Choosing the best resume format is less about picking a universal winner and more about matching your background to the way recruiters and applicant tracking systems read applications. This guide compares the chronological, functional, and hybrid resume formats in practical terms, shows what to track as your career changes, and gives you a simple review schedule so you can revisit your format before each new job search instead of rewriting your resume from scratch.
Overview
If you have ever searched for the best resume format, you have probably seen conflicting advice. One guide says the reverse-chronological format is the standard. Another says a skills-based format helps career changers. A third recommends a hybrid resume format for almost everyone. The truth is simpler: each format solves a different problem.
Before comparing them, it helps to define the three common structures clearly.
Chronological resume: Often called reverse-chronological, this format puts your work history near the top and lists roles from most recent to oldest. It is the easiest format for employers to scan when they want to understand career progression, job titles, employers, and dates quickly.
Functional resume: This format emphasizes skill categories rather than a detailed job timeline. It groups experience under themes such as project management, teaching, customer service, or data analysis. Work history may appear later and in a reduced form.
Hybrid resume format: Sometimes called combination format, this structure blends a strong skills summary with a clear work history section. It lets you highlight relevant strengths while still showing a timeline.
For most readers, the short answer to which resume format is best is this: use a chronological resume if your experience is stable and relevant, use a hybrid resume if you need to redirect attention toward transferable skills, and use a functional resume only when there is a very specific reason to do so.
That does not mean the choice is permanent. Resume format is something you should review periodically. A student applying for internships, a teacher moving into corporate training, and a mid-career professional returning after a gap may all need different versions over time. That is why this article treats resume format as a recurring decision, not a one-time task.
Quick comparison
Chronological works best when:
- Your recent roles match your target role.
- Your employment history is steady.
- You want to show promotion, responsibility, or long-term growth.
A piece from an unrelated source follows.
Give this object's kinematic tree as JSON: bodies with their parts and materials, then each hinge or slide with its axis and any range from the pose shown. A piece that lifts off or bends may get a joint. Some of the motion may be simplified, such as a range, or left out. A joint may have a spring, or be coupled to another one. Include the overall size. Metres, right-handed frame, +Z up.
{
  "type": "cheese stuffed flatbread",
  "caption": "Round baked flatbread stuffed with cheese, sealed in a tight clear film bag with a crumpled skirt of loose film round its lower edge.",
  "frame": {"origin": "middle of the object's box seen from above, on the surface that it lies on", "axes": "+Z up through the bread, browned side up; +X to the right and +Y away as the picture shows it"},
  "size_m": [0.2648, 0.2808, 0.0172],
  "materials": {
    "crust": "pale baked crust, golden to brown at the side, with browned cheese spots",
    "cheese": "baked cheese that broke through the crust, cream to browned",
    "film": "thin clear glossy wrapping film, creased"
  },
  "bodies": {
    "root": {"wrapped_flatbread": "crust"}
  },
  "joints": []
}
- You are applying through systems that prefer a standard structure.
Functional works best when:
- You have limited directly related job titles but solid transferable skills.
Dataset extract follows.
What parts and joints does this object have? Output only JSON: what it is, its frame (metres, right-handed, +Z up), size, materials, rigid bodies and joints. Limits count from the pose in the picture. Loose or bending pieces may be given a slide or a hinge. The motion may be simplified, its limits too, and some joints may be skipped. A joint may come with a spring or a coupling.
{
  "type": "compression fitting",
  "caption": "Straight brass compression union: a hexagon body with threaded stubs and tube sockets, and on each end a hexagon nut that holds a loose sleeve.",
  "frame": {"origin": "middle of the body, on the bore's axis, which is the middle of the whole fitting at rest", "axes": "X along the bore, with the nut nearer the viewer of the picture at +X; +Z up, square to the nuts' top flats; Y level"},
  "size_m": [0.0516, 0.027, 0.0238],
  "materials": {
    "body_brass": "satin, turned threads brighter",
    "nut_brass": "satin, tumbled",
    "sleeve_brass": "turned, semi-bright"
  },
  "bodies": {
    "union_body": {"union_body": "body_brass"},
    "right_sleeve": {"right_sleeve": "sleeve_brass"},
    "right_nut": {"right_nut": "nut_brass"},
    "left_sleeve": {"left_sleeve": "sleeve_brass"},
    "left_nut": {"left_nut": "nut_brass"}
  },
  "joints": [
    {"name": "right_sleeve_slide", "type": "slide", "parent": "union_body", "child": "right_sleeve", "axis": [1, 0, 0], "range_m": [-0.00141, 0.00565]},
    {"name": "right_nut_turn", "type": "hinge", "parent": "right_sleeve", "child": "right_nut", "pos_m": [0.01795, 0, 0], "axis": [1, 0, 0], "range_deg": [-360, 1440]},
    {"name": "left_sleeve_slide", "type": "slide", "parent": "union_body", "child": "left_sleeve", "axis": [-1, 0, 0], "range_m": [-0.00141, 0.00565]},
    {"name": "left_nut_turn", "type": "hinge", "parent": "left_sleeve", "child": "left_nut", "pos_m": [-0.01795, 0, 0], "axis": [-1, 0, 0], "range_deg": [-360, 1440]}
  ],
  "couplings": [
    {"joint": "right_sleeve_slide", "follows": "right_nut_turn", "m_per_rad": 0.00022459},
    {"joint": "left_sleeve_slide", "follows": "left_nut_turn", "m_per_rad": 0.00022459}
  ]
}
- You are trying to foreground capability over sequence.
- You are using it carefully for a targeted application where your skill story is stronger than your timeline.
Hybrid works best when:
- You are changing careers.
- You have relevant projects, freelance work, teaching, internships, or volunteer experience.
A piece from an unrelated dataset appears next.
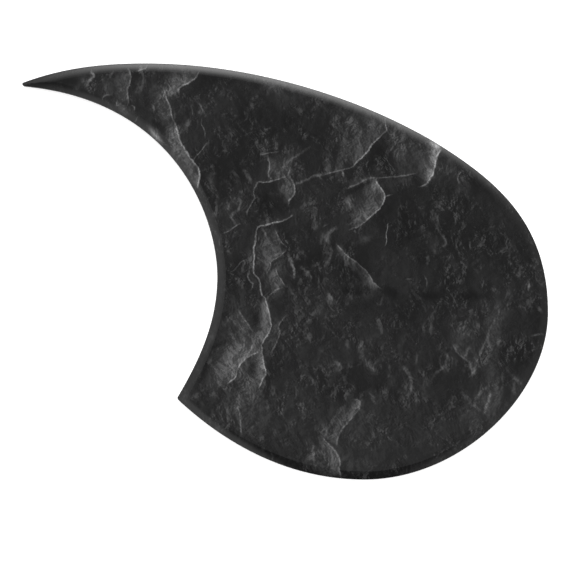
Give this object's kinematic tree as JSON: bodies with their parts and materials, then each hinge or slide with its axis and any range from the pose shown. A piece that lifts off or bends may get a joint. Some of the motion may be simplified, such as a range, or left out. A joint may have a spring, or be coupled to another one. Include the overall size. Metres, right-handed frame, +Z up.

- You want to tailor your resume to a job description without hiding your work history.
From an ATS and recruiter-readability perspective, chronological and hybrid formats are usually safer than heavily designed or highly unconventional layouts. If you are also reviewing layout and screening issues, see ATS Resume Checklist: 25 Fixes to Help Your Resume Pass Screening.
What to track
The easiest way to choose between chronological resume vs functional resume options is to track a few recurring variables. These variables change as your experience grows, your target roles shift, or the job market moves. If you review them every few months, you can keep your resume format aligned with your goals.
1. Relevance of your recent experience
Ask yourself: do your last one to three roles directly support the jobs you want now?
If the answer is yes, a chronological format is often the clearest choice. It lets hiring teams quickly connect your recent titles and achievements to the opening.
If the answer is partly, a hybrid format may work better. You can lead with a summary and key skills while still showing your timeline.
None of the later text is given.